I didn't get any pictures but Les has gotten really good at identifying mushrooms, and we had a picnic table scattered with different species he brought back. A few were questionable, but we had a few birch boletes to sauté and add to one of our meals. Delicious. Plus we found quite a bit of chaga and set the teapot to simmer for a few hours Thursday evening brewing that excellent tea:
Les had taken the propane stove home to clean some fittings and it wasn't ready to bring back, so all our cooking happened on this fire and this grate. It's a fun challenge to cook well over an open fire -- one not many people remember how to do these days. We ate well -- ribeye steaks, venison brats, bacon and eggs and biscuits, and of course the boletes and chaga. And as many berries as you could eat in good conscience.
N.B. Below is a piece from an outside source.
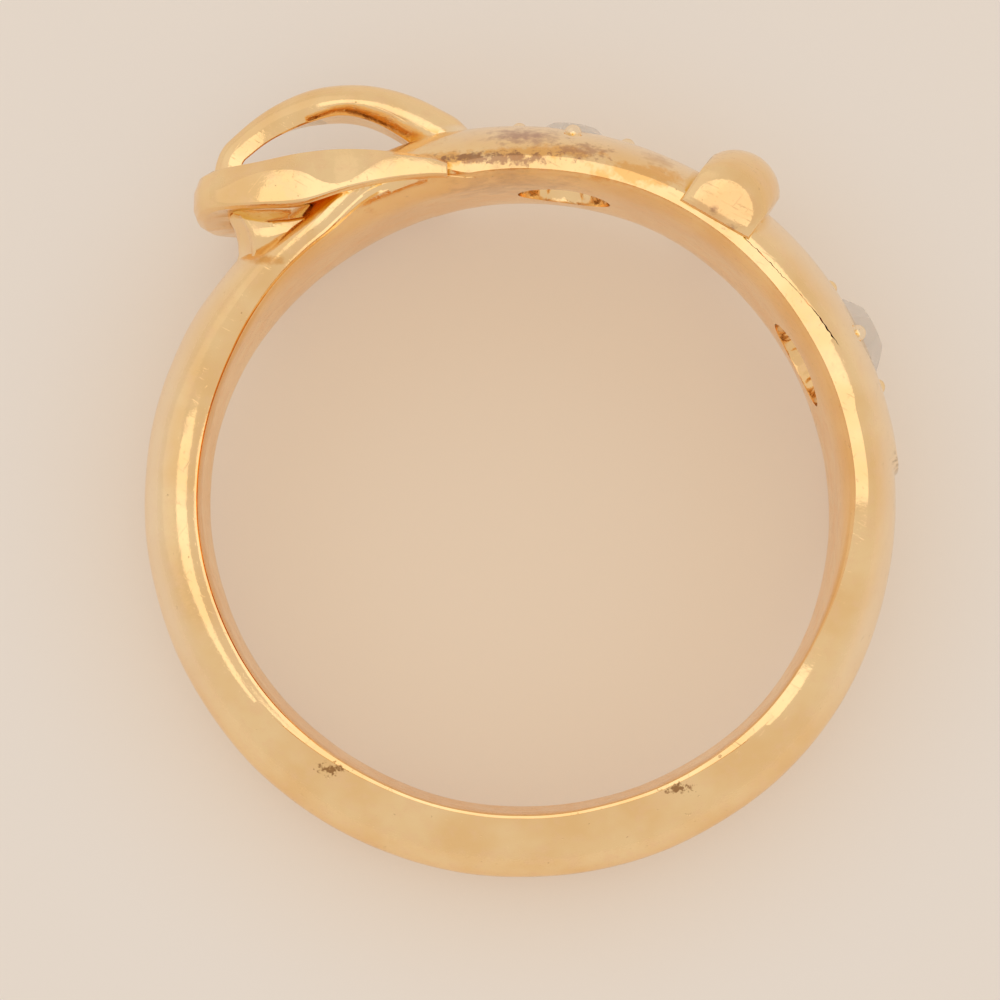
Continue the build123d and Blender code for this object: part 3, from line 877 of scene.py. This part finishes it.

We were not alone in the woods. There were bear droppings on the road right in front of the shack. A rare occurrence, we drove around a corner and spotted a young (probably two years old) timber wolf. He didn't seem disturbed to see us; he just sauntered off the road into the woods after sizing us up for a moment. We see their sign all the time but don't often see the wolves themselves. After sleeping in the shack overnight, I went for an early morning walk and found fresh moose tracks from the night before where the road crosses the Lost River. There was an impressive (though a few weeks old) set of wolf prints in the road as I walked west toward the river:
One of the gratifying developments is seeing the trees growing up around the shack. It used to sit deep in the dark timber, and it always felt ten degrees cooler inside the shack than out on the road because of the deep shade. Then about a decade ago the DNR logged the lot we lease (very upsetting) and for a few years it was Little House on the Prairie, baking in the open sun and exposed to the eyes of everyone who drove by -- granted, not a large number, but still. The poplars have grown up nicely, and now it's starting to have a little more shade again. What's more, the chokecherries, cranberries, and raspberries are thick in our front yard. I took a couple pictures from the roof of the shack to gauge how tall the trees have gotten, looking out toward the road and just to the right of that, toward our little firepit:
Friday morning after breakfast we picked berries and hunted chaga, both with some success. We talked about minor repair and maintenance projects we need to keep in mind, and equipment that we need to pick up to keep on hand at the shack (like maybe a backup propane stove). My job in the coming weeks is to find new leathers for our faithful old pump:
Then it was time to load up and go. I was struck throughout this trip by the prodigal nature of God -- the richness he gives, if we have eyes to see. In this bog that is considered throwaway land by most people, we found the richest abundance. It was a delightful 24 hours not just in berries and mushrooms but in experiences, in broad, deep conversations, in reconnecting to the past and dreaming of the future. I spent a good part of the drive back pondering what love looks like. Without a doubt, I love this place, and I've at times had to defend that love to others who don't see the value in an old shack in the middle of a bog. It has been a rare pleasure in my life to bring people to the shack who get it -- who see the value in it and come to delight in it as I do. In this world of disinfectant hand sanitizers and cloud-based computing, it can be hard to see the value in crouching closer to the earth, stooping to blow on the embers to reawaken a fire, wading through the brush in search of mushrooms, wearying the muscles in your back to harvest the overwhelming abundance of low-growing blueberries, or stooping to ponder the puzzle of the interaction where a wolf paused on encountering a deer's track, then turned to follow it. There's a richness in going away to a place where the nearest yard light is fifteen miles away, and when you step outside at 3 am Cygnus soars overhead as the Milky Way stretches broad and bright across the sky and Draco writhes between the Dippers. It's worth fighting the deer flies and mosquitos for such an experience. In the bog there is a deep, compelling sense of interconnectedness. I am a part of the bog, and the berries, and the wolf, and that stand of hardwoods on the north side of the pond off the Buck Island Trail. In that desolate place if we have eyes to see, we receive the generosity of God.